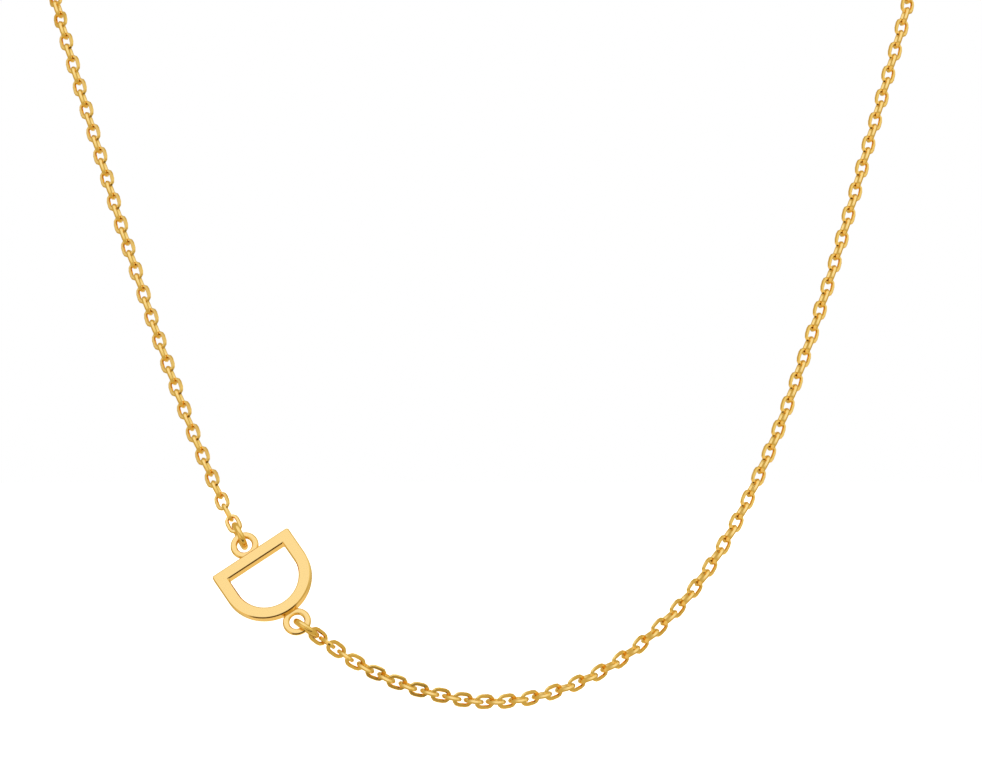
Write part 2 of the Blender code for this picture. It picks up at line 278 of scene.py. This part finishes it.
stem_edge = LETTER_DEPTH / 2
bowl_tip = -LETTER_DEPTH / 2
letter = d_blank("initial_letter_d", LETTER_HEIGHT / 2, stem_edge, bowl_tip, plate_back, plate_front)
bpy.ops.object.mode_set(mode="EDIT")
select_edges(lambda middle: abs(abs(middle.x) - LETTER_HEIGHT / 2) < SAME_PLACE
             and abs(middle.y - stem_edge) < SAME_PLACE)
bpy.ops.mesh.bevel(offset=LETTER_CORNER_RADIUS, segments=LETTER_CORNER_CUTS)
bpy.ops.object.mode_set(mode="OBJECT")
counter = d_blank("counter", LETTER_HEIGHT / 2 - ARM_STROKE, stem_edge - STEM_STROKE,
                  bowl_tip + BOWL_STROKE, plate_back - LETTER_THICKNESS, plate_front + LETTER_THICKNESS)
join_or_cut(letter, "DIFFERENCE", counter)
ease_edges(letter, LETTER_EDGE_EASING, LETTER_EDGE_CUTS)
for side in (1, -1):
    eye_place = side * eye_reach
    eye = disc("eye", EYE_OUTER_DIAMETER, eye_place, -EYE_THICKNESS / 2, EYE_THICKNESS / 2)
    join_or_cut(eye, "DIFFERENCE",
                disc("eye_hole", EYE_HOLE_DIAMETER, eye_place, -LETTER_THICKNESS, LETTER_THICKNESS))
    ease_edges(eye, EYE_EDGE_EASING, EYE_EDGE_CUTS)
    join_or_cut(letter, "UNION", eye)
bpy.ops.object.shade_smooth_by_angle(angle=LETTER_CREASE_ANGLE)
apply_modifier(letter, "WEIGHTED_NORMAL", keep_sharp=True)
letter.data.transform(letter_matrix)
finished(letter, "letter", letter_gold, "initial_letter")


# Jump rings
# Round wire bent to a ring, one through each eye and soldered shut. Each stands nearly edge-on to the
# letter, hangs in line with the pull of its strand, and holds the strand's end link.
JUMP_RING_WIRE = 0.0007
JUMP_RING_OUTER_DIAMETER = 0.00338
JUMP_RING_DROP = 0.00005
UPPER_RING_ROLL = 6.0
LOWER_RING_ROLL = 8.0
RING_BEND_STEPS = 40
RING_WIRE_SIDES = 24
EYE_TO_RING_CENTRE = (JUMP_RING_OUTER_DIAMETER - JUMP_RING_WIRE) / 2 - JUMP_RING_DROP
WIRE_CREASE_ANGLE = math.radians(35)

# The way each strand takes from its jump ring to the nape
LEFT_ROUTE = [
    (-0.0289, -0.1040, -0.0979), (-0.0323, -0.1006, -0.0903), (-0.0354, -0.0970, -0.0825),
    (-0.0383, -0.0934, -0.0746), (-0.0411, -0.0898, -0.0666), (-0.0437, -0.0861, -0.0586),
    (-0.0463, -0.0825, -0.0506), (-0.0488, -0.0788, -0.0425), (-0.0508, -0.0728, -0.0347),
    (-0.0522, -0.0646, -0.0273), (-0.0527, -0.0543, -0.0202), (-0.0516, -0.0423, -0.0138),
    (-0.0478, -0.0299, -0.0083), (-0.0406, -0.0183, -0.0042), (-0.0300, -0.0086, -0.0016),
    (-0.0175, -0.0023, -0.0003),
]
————
Give the complete listing a second time, exactly as it reads.

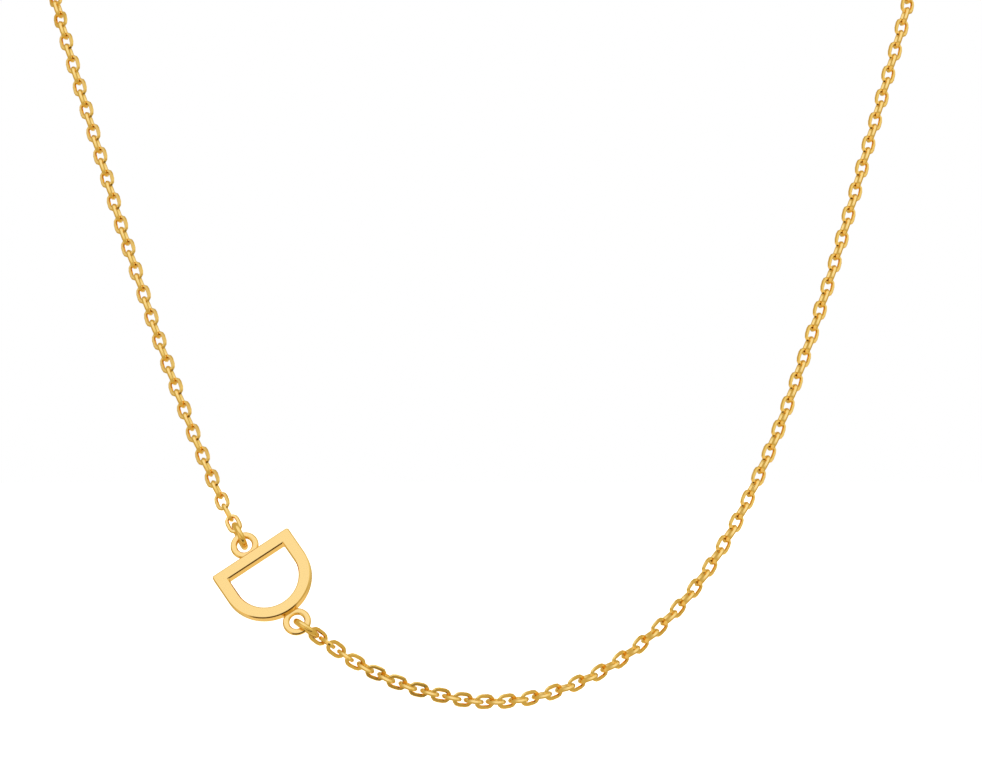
Write part 2 of the Blender code for this picture. It picks up at line 278 of scene.py. This part finishes it.
stem_edge = LETTER_DEPTH / 2
bowl_tip = -LETTER_DEPTH / 2
letter = d_blank("initial_letter_d", LETTER_HEIGHT / 2, stem_edge, bowl_tip, plate_back, plate_front)
bpy.ops.object.mode_set(mode="EDIT")
select_edges(lambda middle: abs(abs(middle.x) - LETTER_HEIGHT / 2) < SAME_PLACE
             and abs(middle.y - stem_edge) < SAME_PLACE)
bpy.ops.mesh.bevel(offset=LETTER_CORNER_RADIUS, segments=LETTER_CORNER_CUTS)
bpy.ops.object.mode_set(mode="OBJECT")
counter = d_blank("counter", LETTER_HEIGHT / 2 - ARM_STROKE, stem_edge - STEM_STROKE,
                  bowl_tip + BOWL_STROKE, plate_back - LETTER_THICKNESS, plate_front + LETTER_THICKNESS)
join_or_cut(letter, "DIFFERENCE", counter)
ease_edges(letter, LETTER_EDGE_EASING, LETTER_EDGE_CUTS)
for side in (1, -1):
    eye_place = side * eye_reach
    eye = disc("eye", EYE_OUTER_DIAMETER, eye_place, -EYE_THICKNESS / 2, EYE_THICKNESS / 2)
    join_or_cut(eye, "DIFFERENCE",
                disc("eye_hole", EYE_HOLE_DIAMETER, eye_place, -LETTER_THICKNESS, LETTER_THICKNESS))
    ease_edges(eye, EYE_EDGE_EASING, EYE_EDGE_CUTS)
    join_or_cut(letter, "UNION", eye)
bpy.ops.object.shade_smooth_by_angle(angle=LETTER_CREASE_ANGLE)
apply_modifier(letter, "WEIGHTED_NORMAL", keep_sharp=True)
letter.data.transform(letter_matrix)
finished(letter, "letter", letter_gold, "initial_letter")


# Jump rings
# Round wire bent to a ring, one through each eye and soldered shut. Each stands nearly edge-on to the
# letter, hangs in line with the pull of its strand, and holds the strand's end link.
JUMP_RING_WIRE = 0.0007
JUMP_RING_OUTER_DIAMETER = 0.00338
JUMP_RING_DROP = 0.00005
UPPER_RING_ROLL = 6.0
LOWER_RING_ROLL = 8.0
RING_BEND_STEPS = 40
RING_WIRE_SIDES = 24
EYE_TO_RING_CENTRE = (JUMP_RING_OUTER_DIAMETER - JUMP_RING_WIRE) / 2 - JUMP_RING_DROP
WIRE_CREASE_ANGLE = math.radians(35)

# The way each strand takes from its jump ring to the nape
LEFT_ROUTE = [
    (-0.0289, -0.1040, -0.0979), (-0.0323, -0.1006, -0.0903), (-0.0354, -0.0970, -0.0825),
    (-0.0383, -0.0934, -0.0746), (-0.0411, -0.0898, -0.0666), (-0.0437, -0.0861, -0.0586),
    (-0.0463, -0.0825, -0.0506), (-0.0488, -0.0788, -0.0425), (-0.0508, -0.0728, -0.0347),
    (-0.0522, -0.0646, -0.0273), (-0.0527, -0.0543, -0.0202), (-0.0516, -0.0423, -0.0138),
    (-0.0478, -0.0299, -0.0083), (-0.0406, -0.0183, -0.0042), (-0.0300, -0.0086, -0.0016),
    (-0.0175, -0.0023, -0.0003),
]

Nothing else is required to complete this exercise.